→ Supplied material
[start]

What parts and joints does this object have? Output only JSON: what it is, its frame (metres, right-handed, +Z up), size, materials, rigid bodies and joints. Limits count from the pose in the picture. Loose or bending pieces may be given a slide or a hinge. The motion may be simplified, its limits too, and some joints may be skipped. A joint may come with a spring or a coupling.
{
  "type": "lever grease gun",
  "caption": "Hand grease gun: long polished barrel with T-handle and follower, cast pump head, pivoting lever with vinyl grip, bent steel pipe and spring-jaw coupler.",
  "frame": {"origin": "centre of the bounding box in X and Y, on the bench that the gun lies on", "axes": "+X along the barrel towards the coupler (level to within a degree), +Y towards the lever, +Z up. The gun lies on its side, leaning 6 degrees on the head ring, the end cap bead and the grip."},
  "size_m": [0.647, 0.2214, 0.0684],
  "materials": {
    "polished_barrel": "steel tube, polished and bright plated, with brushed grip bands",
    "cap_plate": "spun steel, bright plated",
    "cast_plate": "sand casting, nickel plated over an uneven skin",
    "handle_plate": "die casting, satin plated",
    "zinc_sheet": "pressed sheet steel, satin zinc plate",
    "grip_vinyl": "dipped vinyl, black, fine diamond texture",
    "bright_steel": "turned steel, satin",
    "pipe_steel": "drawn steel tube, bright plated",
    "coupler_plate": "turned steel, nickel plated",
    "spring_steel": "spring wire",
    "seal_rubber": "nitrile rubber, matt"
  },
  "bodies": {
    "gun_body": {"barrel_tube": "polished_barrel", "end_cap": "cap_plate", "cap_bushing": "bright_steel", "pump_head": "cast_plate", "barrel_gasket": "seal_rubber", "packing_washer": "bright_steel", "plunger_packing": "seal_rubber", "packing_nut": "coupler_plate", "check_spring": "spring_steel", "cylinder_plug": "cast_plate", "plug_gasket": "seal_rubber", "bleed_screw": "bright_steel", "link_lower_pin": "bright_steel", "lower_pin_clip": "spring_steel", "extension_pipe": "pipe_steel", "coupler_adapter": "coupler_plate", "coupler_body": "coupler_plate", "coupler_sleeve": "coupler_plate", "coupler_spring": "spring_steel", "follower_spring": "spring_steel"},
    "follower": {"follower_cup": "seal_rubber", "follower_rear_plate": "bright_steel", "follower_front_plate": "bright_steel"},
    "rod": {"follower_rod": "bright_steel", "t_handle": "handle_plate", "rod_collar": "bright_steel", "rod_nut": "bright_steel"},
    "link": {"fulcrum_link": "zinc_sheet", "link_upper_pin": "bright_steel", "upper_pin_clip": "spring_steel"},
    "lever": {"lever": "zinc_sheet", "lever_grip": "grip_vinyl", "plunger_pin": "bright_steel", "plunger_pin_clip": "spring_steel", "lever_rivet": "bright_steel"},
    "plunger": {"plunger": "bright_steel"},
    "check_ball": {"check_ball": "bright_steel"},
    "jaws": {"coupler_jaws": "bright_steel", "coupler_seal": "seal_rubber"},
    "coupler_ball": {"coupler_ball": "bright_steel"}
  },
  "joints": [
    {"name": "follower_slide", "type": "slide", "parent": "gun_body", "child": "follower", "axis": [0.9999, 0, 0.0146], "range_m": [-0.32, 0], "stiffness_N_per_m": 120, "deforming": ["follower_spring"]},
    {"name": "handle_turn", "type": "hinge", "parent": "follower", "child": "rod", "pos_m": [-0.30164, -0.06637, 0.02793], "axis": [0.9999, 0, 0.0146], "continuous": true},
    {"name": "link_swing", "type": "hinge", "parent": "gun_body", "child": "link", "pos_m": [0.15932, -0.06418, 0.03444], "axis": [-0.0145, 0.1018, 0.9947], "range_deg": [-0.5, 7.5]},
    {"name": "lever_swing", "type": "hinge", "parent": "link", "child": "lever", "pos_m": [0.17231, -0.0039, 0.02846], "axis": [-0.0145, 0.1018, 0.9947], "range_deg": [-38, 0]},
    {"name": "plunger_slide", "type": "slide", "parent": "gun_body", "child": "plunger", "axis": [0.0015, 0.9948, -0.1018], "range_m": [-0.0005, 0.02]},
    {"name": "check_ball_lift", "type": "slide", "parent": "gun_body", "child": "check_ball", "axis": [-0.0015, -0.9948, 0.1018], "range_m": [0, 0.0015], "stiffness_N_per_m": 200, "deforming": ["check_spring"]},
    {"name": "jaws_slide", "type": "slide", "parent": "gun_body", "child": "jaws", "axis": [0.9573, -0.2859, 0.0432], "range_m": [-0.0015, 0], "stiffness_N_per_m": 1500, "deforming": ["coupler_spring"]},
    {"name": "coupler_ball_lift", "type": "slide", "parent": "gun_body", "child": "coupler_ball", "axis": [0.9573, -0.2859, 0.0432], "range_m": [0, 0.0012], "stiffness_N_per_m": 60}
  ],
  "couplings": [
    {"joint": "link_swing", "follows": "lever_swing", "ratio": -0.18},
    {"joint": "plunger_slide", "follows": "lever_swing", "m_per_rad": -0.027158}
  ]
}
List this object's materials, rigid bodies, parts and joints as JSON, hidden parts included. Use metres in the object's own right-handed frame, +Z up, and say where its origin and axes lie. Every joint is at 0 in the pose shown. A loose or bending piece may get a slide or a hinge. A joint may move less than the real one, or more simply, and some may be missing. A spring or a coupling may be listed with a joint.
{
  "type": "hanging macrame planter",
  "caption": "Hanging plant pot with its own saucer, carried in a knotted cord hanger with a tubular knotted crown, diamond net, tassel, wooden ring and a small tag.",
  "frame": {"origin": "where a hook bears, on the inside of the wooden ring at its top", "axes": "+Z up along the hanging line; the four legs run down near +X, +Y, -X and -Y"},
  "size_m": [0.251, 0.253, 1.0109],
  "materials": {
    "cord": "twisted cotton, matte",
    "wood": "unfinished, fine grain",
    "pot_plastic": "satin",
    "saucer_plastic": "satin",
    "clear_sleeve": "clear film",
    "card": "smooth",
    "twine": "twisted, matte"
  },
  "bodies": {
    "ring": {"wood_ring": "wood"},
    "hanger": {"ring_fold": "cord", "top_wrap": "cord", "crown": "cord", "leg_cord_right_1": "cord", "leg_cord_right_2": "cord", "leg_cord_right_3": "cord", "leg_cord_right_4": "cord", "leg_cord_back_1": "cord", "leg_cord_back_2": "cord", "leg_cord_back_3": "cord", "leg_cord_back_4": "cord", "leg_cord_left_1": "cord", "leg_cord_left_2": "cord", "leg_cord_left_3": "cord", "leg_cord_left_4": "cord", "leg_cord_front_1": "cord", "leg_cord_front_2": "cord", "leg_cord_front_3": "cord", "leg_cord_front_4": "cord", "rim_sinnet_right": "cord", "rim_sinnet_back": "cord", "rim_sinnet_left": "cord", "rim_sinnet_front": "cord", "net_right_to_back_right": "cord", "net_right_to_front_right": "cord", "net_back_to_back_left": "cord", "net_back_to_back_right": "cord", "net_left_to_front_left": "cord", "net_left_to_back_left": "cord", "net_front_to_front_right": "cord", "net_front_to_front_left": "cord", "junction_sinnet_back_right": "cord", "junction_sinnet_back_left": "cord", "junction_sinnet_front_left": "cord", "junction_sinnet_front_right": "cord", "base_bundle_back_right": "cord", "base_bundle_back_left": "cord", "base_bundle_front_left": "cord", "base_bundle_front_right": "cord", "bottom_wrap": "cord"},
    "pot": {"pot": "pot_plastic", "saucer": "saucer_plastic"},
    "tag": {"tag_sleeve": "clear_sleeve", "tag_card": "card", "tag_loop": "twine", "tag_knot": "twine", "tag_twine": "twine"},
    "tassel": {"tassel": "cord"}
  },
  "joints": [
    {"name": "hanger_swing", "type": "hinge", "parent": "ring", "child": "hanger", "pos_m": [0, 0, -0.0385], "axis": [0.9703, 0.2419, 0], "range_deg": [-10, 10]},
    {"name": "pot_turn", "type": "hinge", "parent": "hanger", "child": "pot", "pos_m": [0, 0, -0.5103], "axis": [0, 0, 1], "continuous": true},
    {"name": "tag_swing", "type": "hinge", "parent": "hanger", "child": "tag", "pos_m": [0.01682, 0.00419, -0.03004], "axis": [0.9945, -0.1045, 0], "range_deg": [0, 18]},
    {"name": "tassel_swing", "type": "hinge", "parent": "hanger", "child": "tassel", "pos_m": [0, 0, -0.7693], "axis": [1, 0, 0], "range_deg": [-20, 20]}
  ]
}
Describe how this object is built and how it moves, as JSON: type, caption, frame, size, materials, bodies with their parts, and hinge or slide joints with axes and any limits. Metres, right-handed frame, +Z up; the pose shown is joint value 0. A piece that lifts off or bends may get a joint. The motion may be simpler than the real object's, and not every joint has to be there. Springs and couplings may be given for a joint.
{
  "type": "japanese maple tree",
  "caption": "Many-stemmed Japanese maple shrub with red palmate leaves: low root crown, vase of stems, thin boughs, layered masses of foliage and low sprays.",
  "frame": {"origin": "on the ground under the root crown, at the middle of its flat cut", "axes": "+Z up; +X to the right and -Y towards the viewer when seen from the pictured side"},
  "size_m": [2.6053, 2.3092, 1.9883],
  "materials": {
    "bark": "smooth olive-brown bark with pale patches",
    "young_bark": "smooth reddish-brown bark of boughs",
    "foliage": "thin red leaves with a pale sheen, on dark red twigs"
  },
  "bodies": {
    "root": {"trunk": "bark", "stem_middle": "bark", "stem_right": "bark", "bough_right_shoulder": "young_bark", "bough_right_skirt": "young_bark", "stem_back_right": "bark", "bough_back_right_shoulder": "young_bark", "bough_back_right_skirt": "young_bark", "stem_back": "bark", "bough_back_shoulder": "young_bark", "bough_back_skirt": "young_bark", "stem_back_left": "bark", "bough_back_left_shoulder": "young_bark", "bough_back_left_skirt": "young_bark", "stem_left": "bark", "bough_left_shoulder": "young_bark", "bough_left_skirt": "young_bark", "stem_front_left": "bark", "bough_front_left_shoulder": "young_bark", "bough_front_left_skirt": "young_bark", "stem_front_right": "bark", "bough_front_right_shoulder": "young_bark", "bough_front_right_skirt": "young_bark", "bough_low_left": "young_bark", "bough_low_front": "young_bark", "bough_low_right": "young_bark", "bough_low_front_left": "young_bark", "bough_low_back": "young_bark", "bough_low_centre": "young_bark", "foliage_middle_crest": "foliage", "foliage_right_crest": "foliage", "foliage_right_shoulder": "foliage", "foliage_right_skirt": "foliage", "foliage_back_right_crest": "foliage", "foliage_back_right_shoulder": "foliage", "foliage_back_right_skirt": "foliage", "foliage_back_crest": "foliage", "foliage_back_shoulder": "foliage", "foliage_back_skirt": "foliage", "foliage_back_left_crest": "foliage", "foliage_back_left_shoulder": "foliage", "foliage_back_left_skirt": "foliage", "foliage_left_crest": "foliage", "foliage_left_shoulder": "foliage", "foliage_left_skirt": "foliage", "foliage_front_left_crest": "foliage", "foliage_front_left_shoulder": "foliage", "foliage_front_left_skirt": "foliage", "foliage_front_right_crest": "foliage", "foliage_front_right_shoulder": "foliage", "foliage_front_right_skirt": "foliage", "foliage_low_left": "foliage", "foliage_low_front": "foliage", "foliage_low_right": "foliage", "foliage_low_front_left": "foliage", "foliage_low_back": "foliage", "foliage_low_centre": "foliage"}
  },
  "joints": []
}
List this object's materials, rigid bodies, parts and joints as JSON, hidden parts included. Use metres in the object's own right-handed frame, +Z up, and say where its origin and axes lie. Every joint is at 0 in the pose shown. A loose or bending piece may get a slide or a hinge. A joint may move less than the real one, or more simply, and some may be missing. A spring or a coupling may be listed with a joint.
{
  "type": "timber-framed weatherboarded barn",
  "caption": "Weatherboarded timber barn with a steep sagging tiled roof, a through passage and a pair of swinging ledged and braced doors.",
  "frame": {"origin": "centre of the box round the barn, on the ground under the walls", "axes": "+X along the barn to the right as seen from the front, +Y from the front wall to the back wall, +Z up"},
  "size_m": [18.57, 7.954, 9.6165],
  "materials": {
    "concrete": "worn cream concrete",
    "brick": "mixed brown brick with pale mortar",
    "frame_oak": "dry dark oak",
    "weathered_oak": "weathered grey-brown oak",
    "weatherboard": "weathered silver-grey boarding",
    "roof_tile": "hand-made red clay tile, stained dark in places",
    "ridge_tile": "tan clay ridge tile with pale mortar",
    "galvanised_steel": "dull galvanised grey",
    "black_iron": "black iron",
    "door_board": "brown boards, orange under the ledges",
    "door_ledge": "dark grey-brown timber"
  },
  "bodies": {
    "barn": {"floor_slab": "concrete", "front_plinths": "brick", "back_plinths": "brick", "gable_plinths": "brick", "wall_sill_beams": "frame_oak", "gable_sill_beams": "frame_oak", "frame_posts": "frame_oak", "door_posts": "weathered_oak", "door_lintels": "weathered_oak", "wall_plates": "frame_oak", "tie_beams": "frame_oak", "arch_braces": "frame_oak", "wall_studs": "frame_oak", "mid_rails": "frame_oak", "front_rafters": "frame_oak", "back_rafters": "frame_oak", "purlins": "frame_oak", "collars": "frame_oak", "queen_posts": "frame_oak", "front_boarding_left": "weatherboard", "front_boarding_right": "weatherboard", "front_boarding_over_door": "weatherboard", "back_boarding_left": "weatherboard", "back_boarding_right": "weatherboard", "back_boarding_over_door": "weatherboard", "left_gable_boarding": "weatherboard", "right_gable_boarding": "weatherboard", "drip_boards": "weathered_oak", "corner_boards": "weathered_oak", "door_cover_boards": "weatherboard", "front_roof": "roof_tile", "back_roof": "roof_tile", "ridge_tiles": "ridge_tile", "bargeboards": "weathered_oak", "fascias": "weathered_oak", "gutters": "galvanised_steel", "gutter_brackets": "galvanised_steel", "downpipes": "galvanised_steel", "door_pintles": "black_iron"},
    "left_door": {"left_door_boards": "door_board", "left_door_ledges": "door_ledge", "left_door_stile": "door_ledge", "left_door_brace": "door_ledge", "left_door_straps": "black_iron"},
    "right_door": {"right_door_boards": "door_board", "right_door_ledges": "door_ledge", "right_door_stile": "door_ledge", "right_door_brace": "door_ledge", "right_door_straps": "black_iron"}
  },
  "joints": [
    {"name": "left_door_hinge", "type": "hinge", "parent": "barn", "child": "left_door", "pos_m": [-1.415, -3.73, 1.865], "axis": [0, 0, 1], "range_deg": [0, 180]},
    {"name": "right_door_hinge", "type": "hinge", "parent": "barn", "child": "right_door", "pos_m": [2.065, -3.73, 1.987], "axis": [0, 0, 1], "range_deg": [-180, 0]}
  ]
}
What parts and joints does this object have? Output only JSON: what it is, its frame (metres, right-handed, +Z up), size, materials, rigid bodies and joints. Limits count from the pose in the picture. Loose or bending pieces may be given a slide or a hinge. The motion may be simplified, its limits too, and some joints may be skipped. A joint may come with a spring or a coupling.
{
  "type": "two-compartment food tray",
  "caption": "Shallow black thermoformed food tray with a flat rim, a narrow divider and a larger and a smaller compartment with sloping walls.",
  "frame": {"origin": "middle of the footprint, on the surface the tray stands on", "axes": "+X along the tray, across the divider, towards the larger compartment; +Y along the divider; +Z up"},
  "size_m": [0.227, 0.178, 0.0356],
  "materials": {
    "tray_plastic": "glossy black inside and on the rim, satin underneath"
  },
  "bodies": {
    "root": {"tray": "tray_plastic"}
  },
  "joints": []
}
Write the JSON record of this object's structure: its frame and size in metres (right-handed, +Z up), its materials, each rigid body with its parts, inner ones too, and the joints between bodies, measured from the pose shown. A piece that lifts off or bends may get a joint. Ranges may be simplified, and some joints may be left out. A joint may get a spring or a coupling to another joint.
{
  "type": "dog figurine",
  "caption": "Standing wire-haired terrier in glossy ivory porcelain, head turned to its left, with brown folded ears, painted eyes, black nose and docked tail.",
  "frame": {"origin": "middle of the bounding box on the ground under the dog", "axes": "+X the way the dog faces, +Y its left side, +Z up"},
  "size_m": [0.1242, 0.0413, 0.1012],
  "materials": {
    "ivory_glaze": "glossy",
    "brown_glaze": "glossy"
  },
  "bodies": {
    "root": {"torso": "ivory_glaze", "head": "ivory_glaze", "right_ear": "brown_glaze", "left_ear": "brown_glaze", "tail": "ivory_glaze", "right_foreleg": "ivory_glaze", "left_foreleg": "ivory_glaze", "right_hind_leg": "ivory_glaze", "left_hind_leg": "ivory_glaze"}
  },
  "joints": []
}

[end]

→ Given request
Gather, from the listing above, every line carrying the word "origin".

→ Reply
  "frame": {"origin": "centre of the bounding box in X and Y, on the bench that the gun lies on", "axes": "+X along the barrel towards the coupler (level to within a degree), +Y towards the lever, +Z up. The gun lies on its side, leaning 6 degrees on the head ring, the end cap bead and the grip."},
List this object's materials, rigid bodies, parts and joints as JSON, hidden parts included. Use metres in the object's own right-handed frame, +Z up, and say where its origin and axes lie. Every joint is at 0 in the pose shown. A loose or bending piece may get a slide or a hinge. A joint may move less than the real one, or more simply, and some may be missing. A spring or a coupling may be listed with a joint.
  "frame": {"origin": "where a hook bears, on the inside of the wooden ring at its top", "axes": "+Z up along the hanging line; the four legs run down near +X, +Y, -X and -Y"},
  "frame": {"origin": "on the ground under the root crown, at the middle of its flat cut", "axes": "+Z up; +X to the right and -Y towards the viewer when seen from the pictured side"},
List this object's materials, rigid bodies, parts and joints as JSON, hidden parts included. Use metres in the object's own right-handed frame, +Z up, and say where its origin and axes lie. Every joint is at 0 in the pose shown. A loose or bending piece may get a slide or a hinge. A joint may move less than the real one, or more simply, and some may be missing. A spring or a coupling may be listed with a joint.
  "frame": {"origin": "centre of the box round the barn, on the ground under the walls", "axes": "+X along the barn to the right as seen from the front, +Y from the front wall to the back wall, +Z up"},
  "frame": {"origin": "middle of the footprint, on the surface the tray stands on", "axes": "+X along the tray, across the divider, towards the larger compartment; +Y along the divider; +Z up"},
  "frame": {"origin": "middle of the bounding box on the ground under the dog", "axes": "+X the way the dog faces, +Y its left side, +Z up"},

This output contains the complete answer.